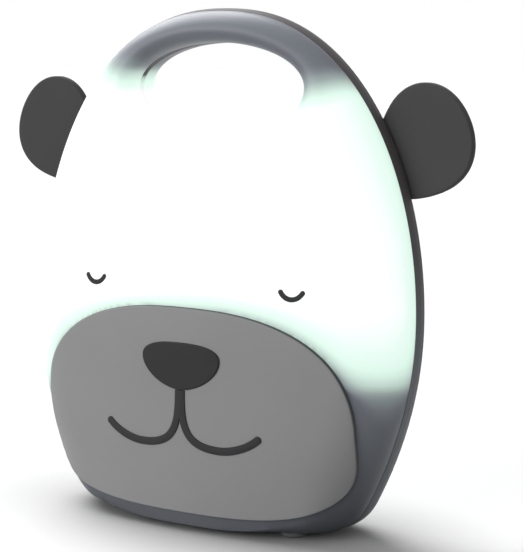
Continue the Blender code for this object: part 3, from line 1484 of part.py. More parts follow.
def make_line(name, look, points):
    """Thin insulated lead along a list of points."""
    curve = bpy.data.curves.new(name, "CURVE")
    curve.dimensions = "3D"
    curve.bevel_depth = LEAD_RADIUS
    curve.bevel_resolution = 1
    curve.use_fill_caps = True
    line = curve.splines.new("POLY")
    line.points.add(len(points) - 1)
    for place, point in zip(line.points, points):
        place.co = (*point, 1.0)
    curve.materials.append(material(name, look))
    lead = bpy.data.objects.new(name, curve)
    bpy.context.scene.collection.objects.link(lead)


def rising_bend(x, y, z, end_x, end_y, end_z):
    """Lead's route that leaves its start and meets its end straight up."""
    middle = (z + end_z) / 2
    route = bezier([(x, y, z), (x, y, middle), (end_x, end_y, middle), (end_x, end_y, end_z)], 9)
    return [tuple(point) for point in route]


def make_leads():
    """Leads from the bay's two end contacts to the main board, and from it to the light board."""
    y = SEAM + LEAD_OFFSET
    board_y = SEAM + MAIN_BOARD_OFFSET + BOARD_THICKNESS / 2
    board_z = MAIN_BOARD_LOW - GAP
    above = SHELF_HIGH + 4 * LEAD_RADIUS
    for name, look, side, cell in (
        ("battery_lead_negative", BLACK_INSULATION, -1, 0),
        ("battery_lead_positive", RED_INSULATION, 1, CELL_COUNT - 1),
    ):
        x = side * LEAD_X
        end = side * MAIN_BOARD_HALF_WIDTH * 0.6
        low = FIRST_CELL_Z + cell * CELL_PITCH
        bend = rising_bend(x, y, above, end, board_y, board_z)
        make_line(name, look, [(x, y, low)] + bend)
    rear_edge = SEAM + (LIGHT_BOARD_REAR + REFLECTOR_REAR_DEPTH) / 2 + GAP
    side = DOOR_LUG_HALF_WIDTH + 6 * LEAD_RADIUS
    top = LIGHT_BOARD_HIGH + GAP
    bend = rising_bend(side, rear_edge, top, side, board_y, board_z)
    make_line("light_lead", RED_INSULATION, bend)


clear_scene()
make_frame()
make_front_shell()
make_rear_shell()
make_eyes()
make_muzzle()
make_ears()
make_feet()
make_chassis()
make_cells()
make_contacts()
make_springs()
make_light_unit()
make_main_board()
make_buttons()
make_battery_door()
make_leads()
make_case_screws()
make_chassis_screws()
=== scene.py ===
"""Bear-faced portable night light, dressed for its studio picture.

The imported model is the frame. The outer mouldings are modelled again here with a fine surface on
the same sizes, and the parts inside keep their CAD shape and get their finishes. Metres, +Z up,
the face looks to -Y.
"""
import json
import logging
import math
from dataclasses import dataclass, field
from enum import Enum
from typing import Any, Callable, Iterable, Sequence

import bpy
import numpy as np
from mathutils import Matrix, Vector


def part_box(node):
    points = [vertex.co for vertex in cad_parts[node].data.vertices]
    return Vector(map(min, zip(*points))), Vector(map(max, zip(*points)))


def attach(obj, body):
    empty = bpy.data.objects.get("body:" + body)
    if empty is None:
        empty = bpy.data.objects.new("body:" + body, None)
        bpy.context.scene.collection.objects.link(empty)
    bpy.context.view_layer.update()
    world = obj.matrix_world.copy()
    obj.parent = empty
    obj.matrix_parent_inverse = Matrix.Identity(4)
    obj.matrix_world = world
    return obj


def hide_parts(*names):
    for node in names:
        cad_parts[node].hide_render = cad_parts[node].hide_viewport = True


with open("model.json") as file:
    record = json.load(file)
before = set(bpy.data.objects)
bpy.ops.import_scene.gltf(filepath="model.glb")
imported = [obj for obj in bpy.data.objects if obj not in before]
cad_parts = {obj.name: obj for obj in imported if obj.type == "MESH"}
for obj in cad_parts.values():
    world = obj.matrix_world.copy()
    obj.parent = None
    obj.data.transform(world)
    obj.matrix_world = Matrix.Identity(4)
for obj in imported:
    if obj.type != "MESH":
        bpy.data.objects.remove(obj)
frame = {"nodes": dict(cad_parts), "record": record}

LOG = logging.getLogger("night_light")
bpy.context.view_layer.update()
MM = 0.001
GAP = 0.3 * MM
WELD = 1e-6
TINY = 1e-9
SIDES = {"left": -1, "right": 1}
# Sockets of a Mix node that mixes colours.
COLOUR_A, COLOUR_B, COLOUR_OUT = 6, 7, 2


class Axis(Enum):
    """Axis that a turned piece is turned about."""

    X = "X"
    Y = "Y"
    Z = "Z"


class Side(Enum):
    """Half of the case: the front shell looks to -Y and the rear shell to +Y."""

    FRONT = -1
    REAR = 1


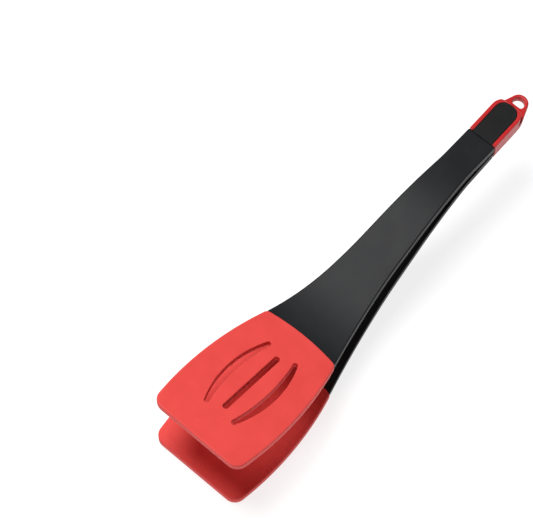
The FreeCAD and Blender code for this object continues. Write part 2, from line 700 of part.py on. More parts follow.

****

| DIRECTIONS FOR THIS TASK |
Your task is to retype the entries verbatim, starting with the line that holds "low = FIRST_CELL_Z" and stopping after the line that holds "imported = [obj".

| TASK SOLUTION |
        low = FIRST_CELL_Z + cell * CELL_PITCH
        bend = rising_bend(x, y, above, end, board_y, board_z)
        make_line(name, look, [(x, y, low)] + bend)
    rear_edge = SEAM + (LIGHT_BOARD_REAR + REFLECTOR_REAR_DEPTH) / 2 + GAP
    side = DOOR_LUG_HALF_WIDTH + 6 * LEAD_RADIUS
    top = LIGHT_BOARD_HIGH + GAP
    bend = rising_bend(side, rear_edge, top, side, board_y, board_z)
    make_line("light_lead", RED_INSULATION, bend)


clear_scene()
make_frame()
make_front_shell()
make_rear_shell()
make_eyes()
make_muzzle()
make_ears()
make_feet()
make_chassis()
make_cells()
make_contacts()
make_springs()
make_light_unit()
make_main_board()
make_buttons()
make_battery_door()
make_leads()
make_case_screws()
make_chassis_screws()
=== scene.py ===
"""Bear-faced portable night light, dressed for its studio picture.

The imported model is the frame. The outer mouldings are modelled again here with a fine surface on
the same sizes, and the parts inside keep their CAD shape and get their finishes. Metres, +Z up,
the face looks to -Y.
"""
import json
import logging
import math
from dataclasses import dataclass, field
from enum import Enum
from typing import Any, Callable, Iterable, Sequence

import bpy
import numpy as np
from mathutils import Matrix, Vector


def part_box(node):
    points = [vertex.co for vertex in cad_parts[node].data.vertices]
    return Vector(map(min, zip(*points))), Vector(map(max, zip(*points)))


def attach(obj, body):
    empty = bpy.data.objects.get("body:" + body)
    if empty is None:
        empty = bpy.data.objects.new("body:" + body, None)
        bpy.context.scene.collection.objects.link(empty)
    bpy.context.view_layer.update()
    world = obj.matrix_world.copy()
    obj.parent = empty
    obj.matrix_parent_inverse = Matrix.Identity(4)
    obj.matrix_world = world
    return obj


def hide_parts(*names):
    for node in names:
        cad_parts[node].hide_render = cad_parts[node].hide_viewport = True


with open("model.json") as file:
    record = json.load(file)
before = set(bpy.data.objects)
bpy.ops.import_scene.gltf(filepath="model.glb")
imported = [obj for obj in bpy.data.objects if obj not in before]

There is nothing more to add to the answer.